• Provided data:
============================================================
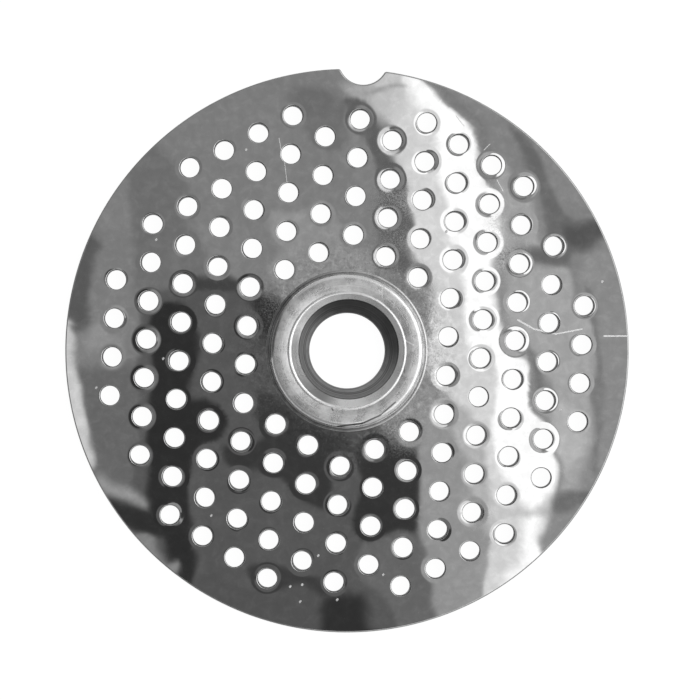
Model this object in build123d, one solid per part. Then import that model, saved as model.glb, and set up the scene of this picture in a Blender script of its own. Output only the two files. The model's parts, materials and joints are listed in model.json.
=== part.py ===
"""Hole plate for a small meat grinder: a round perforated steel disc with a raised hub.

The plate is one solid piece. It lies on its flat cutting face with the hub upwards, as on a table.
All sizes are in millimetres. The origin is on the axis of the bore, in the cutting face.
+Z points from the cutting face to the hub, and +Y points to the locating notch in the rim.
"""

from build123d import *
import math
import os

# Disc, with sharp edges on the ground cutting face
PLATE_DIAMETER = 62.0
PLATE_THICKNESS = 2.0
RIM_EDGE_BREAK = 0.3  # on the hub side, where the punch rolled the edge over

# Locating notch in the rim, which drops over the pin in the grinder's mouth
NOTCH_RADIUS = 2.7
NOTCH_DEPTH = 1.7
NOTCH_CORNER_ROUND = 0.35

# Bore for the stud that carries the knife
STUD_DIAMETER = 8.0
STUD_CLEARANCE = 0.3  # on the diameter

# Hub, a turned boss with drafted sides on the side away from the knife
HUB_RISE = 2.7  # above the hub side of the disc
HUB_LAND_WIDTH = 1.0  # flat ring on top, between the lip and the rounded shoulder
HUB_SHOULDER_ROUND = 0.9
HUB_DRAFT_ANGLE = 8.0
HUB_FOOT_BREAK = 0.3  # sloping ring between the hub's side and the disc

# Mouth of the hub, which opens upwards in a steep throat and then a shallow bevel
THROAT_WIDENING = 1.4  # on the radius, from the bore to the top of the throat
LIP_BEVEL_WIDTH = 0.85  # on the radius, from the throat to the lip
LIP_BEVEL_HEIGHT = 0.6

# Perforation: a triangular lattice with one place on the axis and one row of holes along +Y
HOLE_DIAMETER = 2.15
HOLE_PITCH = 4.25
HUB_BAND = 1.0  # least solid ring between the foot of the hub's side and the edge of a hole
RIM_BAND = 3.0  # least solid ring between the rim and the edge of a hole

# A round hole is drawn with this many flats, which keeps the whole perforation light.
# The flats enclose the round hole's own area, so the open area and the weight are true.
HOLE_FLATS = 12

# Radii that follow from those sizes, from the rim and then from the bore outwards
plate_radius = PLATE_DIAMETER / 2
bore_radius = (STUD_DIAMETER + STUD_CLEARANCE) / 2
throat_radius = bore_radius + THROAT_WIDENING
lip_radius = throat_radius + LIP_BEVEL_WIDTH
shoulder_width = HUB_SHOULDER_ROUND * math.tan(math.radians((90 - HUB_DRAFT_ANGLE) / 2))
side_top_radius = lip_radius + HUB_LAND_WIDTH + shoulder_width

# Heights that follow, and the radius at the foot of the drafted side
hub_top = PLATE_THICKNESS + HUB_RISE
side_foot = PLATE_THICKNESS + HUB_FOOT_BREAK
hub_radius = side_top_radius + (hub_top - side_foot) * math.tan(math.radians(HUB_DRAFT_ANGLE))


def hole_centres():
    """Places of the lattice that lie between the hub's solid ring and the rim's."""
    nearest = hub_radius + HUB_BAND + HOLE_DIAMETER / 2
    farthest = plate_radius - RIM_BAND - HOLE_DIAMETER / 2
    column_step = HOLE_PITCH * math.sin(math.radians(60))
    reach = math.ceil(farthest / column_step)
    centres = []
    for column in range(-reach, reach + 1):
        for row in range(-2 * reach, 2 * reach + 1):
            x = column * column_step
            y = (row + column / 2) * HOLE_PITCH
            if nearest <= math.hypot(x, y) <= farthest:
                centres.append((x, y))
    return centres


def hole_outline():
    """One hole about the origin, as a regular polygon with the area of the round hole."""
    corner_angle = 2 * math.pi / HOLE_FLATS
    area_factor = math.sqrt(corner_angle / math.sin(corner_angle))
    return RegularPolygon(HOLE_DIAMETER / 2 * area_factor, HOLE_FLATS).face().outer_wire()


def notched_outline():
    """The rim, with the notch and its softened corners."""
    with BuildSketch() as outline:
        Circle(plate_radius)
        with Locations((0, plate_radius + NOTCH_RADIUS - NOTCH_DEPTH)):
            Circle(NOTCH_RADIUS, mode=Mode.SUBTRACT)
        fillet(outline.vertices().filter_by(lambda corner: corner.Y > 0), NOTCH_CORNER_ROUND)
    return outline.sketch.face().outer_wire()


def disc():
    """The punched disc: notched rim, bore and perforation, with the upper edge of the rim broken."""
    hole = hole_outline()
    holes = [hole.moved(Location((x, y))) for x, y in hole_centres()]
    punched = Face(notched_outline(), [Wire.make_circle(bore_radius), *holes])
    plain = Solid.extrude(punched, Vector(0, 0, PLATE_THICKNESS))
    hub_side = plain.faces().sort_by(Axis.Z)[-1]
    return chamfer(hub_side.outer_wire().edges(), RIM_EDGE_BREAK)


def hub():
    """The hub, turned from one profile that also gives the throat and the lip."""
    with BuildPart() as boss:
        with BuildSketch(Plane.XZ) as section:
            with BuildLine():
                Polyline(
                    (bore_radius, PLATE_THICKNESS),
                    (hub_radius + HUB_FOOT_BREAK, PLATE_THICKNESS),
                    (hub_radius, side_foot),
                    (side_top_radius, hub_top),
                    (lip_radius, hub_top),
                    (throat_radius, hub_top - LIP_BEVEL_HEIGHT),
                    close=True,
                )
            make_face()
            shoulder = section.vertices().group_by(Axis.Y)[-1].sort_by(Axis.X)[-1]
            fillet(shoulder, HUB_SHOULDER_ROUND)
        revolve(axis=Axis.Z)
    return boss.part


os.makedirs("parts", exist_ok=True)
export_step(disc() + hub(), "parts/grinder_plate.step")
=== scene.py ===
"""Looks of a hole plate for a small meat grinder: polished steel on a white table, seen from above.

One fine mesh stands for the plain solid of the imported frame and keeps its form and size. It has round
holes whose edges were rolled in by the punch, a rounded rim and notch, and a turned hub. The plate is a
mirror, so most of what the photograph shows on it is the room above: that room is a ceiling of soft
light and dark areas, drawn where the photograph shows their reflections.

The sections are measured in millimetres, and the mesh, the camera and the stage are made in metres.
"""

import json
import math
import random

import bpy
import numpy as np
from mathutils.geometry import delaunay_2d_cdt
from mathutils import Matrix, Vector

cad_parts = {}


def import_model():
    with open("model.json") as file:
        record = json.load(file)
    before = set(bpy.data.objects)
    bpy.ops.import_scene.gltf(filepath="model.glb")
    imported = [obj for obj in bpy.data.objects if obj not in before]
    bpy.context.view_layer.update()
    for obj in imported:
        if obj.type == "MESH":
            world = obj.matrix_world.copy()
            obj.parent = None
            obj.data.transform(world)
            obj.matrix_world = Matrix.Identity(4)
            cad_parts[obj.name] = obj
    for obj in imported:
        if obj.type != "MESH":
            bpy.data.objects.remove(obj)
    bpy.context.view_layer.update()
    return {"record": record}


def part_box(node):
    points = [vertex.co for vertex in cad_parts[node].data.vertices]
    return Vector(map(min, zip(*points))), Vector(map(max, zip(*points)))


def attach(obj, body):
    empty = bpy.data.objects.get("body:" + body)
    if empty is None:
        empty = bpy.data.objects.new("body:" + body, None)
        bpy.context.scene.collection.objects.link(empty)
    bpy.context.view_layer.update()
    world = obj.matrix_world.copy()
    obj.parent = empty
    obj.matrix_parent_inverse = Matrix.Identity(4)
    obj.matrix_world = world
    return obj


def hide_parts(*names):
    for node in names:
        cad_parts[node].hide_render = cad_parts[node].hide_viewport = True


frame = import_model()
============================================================
• Task prompt: Will you return exactly the lines above from the one with "revolve(axis=Axis.Z)" down to the one with "bpy.data.objects.remove(obj)", counting both as part of the range?

• Result of this task:
        revolve(axis=Axis.Z)
    return boss.part


os.makedirs("parts", exist_ok=True)
export_step(disc() + hub(), "parts/grinder_plate.step")
=== scene.py ===
"""Looks of a hole plate for a small meat grinder: polished steel on a white table, seen from above.

One fine mesh stands for the plain solid of the imported frame and keeps its form and size. It has round
holes whose edges were rolled in by the punch, a rounded rim and notch, and a turned hub. The plate is a
mirror, so most of what the photograph shows on it is the room above: that room is a ceiling of soft
light and dark areas, drawn where the photograph shows their reflections.

The sections are measured in millimetres, and the mesh, the camera and the stage are made in metres.
"""

import json
import math
import random

import bpy
import numpy as np
from mathutils.geometry import delaunay_2d_cdt
from mathutils import Matrix, Vector

cad_parts = {}


def import_model():
    with open("model.json") as file:
        record = json.load(file)
    before = set(bpy.data.objects)
    bpy.ops.import_scene.gltf(filepath="model.glb")
    imported = [obj for obj in bpy.data.objects if obj not in before]
    bpy.context.view_layer.update()
    for obj in imported:
        if obj.type == "MESH":
            world = obj.matrix_world.copy()
            obj.parent = None
            obj.data.transform(world)
            obj.matrix_world = Matrix.Identity(4)
            cad_parts[obj.name] = obj
    for obj in imported:
        if obj.type != "MESH":
            bpy.data.objects.remove(obj)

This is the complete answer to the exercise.